* BEGIN DATA *

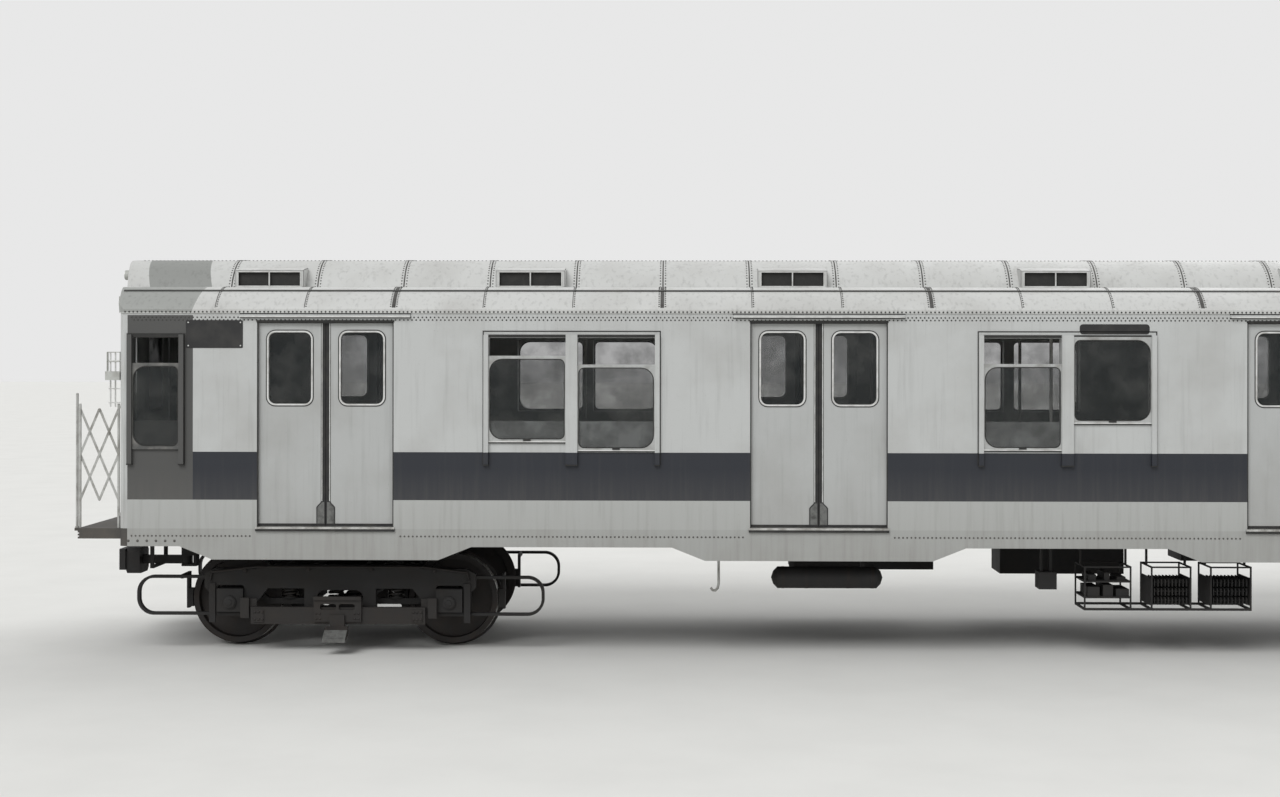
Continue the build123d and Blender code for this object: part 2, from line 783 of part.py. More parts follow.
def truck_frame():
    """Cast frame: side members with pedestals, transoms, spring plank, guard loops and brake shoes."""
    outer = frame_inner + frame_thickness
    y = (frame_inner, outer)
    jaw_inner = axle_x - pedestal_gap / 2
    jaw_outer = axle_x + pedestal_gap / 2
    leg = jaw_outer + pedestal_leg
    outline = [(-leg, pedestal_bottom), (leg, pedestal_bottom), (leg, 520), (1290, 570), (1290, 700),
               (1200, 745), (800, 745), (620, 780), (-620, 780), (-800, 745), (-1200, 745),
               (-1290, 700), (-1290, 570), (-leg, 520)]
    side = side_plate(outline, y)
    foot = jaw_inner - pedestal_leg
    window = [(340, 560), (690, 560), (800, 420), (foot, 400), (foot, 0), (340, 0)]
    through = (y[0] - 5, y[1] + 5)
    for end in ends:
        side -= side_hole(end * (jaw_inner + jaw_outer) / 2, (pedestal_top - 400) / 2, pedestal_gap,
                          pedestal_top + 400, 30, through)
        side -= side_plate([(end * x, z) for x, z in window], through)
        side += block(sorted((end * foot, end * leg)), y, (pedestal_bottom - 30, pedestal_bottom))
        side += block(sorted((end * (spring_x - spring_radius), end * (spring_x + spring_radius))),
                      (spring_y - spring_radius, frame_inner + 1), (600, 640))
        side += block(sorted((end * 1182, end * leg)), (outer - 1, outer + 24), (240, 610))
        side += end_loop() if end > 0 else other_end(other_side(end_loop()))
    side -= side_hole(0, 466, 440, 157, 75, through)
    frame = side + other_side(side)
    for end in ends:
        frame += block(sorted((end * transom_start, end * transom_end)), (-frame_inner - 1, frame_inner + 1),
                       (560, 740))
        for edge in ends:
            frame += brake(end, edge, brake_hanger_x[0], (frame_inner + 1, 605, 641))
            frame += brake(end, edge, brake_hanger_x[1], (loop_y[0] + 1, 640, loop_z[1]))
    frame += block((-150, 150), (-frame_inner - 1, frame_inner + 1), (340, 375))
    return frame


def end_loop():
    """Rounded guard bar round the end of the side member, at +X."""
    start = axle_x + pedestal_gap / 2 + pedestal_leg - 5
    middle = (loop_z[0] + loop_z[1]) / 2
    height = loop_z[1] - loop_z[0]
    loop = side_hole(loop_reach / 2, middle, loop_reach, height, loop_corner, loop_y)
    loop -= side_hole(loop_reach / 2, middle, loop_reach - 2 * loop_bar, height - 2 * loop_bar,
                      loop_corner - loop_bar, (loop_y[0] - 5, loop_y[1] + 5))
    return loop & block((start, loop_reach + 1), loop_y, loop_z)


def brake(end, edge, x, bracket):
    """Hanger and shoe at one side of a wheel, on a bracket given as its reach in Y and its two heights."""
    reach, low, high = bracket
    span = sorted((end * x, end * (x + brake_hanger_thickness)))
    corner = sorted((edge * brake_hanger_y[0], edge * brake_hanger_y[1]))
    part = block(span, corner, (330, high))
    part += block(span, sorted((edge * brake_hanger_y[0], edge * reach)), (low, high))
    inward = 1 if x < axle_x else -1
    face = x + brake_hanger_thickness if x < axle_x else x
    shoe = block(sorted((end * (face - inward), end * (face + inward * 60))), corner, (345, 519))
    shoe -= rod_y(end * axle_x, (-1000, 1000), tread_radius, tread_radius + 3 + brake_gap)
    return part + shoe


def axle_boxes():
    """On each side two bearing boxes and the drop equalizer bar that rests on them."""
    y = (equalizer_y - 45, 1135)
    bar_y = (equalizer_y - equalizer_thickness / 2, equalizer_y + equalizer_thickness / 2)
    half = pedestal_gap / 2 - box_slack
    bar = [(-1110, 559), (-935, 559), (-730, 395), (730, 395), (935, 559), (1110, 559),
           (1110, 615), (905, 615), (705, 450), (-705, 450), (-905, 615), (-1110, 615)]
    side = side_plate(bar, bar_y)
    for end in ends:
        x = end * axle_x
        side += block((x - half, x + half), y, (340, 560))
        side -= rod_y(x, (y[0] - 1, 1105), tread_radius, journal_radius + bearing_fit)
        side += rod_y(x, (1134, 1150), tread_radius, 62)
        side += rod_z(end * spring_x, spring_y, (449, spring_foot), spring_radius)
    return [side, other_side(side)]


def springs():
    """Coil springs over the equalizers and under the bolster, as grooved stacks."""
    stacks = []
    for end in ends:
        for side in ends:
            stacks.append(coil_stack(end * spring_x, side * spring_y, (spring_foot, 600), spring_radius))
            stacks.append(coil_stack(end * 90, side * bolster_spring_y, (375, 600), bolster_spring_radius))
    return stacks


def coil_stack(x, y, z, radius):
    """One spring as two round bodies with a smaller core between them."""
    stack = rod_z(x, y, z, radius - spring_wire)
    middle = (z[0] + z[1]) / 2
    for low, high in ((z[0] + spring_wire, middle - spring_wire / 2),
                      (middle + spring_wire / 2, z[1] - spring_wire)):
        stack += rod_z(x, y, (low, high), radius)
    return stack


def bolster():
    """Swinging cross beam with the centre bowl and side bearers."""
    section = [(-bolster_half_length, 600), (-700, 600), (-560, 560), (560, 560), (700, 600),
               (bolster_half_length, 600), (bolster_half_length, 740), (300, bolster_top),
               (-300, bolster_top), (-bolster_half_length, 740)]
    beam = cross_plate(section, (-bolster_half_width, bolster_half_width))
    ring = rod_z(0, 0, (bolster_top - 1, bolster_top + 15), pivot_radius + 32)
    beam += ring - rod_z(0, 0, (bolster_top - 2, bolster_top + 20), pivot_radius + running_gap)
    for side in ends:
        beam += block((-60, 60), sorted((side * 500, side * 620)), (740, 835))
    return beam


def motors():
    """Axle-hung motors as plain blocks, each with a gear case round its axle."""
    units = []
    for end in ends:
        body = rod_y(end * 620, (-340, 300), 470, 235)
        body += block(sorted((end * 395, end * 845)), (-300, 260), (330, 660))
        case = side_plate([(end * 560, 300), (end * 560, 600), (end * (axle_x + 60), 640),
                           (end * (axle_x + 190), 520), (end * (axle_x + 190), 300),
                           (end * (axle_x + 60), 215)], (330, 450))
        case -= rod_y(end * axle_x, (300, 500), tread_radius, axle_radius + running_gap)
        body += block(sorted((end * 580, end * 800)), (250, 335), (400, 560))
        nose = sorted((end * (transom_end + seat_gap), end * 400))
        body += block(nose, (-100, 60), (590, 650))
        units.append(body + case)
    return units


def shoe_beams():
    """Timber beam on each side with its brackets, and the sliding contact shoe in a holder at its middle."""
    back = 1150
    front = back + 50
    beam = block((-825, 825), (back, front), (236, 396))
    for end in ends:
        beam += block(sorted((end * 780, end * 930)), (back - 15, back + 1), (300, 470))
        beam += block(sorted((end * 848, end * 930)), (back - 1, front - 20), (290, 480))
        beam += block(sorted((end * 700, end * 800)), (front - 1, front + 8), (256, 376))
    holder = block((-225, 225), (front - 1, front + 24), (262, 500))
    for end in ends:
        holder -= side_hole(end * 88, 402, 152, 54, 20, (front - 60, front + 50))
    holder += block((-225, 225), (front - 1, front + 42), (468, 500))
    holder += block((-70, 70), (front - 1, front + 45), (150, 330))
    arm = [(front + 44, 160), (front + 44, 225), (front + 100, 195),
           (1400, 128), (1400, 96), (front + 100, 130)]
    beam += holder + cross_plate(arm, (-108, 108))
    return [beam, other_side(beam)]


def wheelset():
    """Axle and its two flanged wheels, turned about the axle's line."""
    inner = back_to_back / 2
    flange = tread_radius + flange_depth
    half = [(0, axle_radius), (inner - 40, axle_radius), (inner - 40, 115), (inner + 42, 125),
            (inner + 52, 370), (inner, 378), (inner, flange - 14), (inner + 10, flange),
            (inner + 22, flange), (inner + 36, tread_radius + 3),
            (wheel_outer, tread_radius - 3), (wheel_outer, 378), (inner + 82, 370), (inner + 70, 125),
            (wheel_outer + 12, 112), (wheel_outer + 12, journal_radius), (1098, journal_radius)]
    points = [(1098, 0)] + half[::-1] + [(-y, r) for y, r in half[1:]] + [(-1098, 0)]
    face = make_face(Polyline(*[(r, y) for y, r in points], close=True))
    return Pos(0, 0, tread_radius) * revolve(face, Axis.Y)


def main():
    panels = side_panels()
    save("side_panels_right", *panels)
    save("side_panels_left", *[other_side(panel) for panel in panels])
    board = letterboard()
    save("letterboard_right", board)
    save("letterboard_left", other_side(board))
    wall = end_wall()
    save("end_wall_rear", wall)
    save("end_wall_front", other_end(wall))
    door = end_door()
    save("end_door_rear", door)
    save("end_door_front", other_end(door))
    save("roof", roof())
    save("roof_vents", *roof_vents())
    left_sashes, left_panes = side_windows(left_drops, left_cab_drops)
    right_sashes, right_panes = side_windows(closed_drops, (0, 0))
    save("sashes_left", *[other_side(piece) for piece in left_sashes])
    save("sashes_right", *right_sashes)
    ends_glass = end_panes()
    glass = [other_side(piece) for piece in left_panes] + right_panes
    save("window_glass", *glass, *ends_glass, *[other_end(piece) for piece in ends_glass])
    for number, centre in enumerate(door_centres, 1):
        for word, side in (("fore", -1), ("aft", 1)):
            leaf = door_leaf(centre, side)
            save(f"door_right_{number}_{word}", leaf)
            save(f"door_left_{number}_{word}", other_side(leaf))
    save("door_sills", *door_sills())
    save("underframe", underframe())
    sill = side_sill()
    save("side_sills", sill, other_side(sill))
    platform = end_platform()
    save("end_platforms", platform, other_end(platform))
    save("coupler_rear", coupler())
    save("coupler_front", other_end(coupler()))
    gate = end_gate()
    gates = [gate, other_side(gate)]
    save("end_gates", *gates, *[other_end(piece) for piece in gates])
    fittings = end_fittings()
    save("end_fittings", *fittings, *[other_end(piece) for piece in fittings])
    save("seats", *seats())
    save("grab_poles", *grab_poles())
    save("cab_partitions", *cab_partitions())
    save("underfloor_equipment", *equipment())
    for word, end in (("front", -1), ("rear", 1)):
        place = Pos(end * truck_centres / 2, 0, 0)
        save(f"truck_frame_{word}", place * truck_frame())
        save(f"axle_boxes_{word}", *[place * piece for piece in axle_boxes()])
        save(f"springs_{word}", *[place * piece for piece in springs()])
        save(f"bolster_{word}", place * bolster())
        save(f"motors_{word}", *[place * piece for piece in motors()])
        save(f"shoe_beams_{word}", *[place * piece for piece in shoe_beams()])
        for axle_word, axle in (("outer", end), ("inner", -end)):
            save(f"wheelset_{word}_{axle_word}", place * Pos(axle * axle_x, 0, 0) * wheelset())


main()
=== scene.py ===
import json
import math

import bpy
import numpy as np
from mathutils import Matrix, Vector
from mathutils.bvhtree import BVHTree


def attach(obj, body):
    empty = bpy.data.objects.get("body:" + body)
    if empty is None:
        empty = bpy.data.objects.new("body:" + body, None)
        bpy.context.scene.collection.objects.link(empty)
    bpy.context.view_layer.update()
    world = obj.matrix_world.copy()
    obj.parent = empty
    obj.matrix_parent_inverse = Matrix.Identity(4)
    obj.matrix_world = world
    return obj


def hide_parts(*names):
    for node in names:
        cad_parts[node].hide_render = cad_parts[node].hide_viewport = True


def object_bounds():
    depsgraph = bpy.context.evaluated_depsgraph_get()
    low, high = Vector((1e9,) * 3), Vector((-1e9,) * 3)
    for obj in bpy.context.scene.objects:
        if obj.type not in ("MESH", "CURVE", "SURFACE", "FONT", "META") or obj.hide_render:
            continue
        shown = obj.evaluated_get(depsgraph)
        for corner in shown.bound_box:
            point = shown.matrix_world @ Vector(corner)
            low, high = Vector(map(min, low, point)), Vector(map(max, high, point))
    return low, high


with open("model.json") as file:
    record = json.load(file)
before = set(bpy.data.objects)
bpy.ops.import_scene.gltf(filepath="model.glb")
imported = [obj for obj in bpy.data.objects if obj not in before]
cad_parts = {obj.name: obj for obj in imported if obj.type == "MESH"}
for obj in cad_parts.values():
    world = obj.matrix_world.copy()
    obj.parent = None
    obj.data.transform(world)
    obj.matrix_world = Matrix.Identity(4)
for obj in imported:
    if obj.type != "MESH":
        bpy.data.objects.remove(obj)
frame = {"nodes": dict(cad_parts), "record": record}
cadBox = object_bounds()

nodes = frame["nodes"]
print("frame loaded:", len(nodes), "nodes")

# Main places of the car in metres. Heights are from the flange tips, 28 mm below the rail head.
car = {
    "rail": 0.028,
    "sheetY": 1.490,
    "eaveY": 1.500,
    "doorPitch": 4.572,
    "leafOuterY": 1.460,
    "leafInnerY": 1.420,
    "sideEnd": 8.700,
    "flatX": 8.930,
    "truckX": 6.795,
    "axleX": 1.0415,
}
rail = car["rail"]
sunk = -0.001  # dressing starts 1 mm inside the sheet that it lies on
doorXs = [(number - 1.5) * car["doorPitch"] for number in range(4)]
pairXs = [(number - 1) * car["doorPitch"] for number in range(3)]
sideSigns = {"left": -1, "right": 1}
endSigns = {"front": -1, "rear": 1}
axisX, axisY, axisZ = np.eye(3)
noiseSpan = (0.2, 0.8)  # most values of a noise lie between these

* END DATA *

# WORK TO COMPLETE:
Write down again the exact lines running from the beginning of the data to the line containing "return frame", with both ends included.

# ANSWER IN FULL:
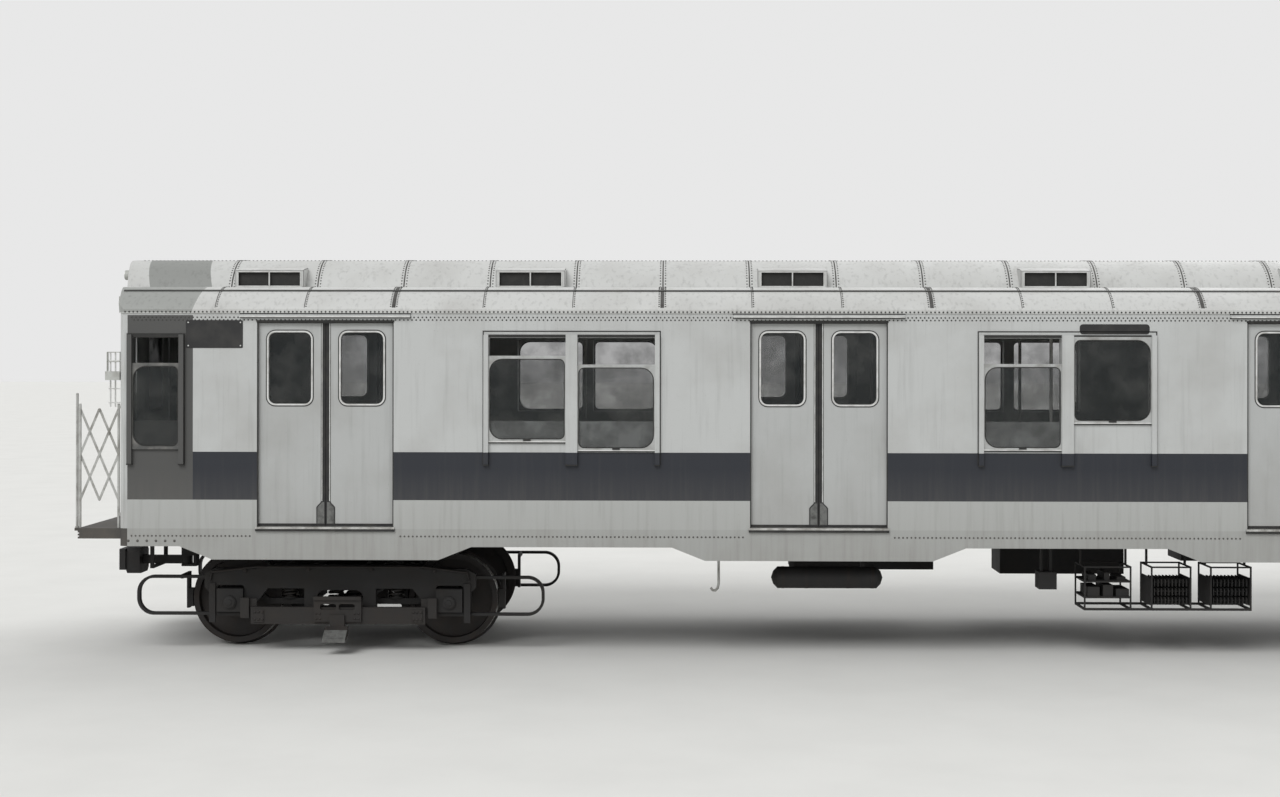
Continue the build123d and Blender code for this object: part 2, from line 783 of part.py. More parts follow.
def truck_frame():
    """Cast frame: side members with pedestals, transoms, spring plank, guard loops and brake shoes."""
    outer = frame_inner + frame_thickness
    y = (frame_inner, outer)
    jaw_inner = axle_x - pedestal_gap / 2
    jaw_outer = axle_x + pedestal_gap / 2
    leg = jaw_outer + pedestal_leg
    outline = [(-leg, pedestal_bottom), (leg, pedestal_bottom), (leg, 520), (1290, 570), (1290, 700),
               (1200, 745), (800, 745), (620, 780), (-620, 780), (-800, 745), (-1200, 745),
               (-1290, 700), (-1290, 570), (-leg, 520)]
    side = side_plate(outline, y)
    foot = jaw_inner - pedestal_leg
    window = [(340, 560), (690, 560), (800, 420), (foot, 400), (foot, 0), (340, 0)]
    through = (y[0] - 5, y[1] + 5)
    for end in ends:
        side -= side_hole(end * (jaw_inner + jaw_outer) / 2, (pedestal_top - 400) / 2, pedestal_gap,
                          pedestal_top + 400, 30, through)
        side -= side_plate([(end * x, z) for x, z in window], through)
        side += block(sorted((end * foot, end * leg)), y, (pedestal_bottom - 30, pedestal_bottom))
        side += block(sorted((end * (spring_x - spring_radius), end * (spring_x + spring_radius))),
                      (spring_y - spring_radius, frame_inner + 1), (600, 640))
        side += block(sorted((end * 1182, end * leg)), (outer - 1, outer + 24), (240, 610))
        side += end_loop() if end > 0 else other_end(other_side(end_loop()))
    side -= side_hole(0, 466, 440, 157, 75, through)
    frame = side + other_side(side)
    for end in ends:
        frame += block(sorted((end * transom_start, end * transom_end)), (-frame_inner - 1, frame_inner + 1),
                       (560, 740))
        for edge in ends:
            frame += brake(end, edge, brake_hanger_x[0], (frame_inner + 1, 605, 641))
            frame += brake(end, edge, brake_hanger_x[1], (loop_y[0] + 1, 640, loop_z[1]))
    frame += block((-150, 150), (-frame_inner - 1, frame_inner + 1), (340, 375))
    return frame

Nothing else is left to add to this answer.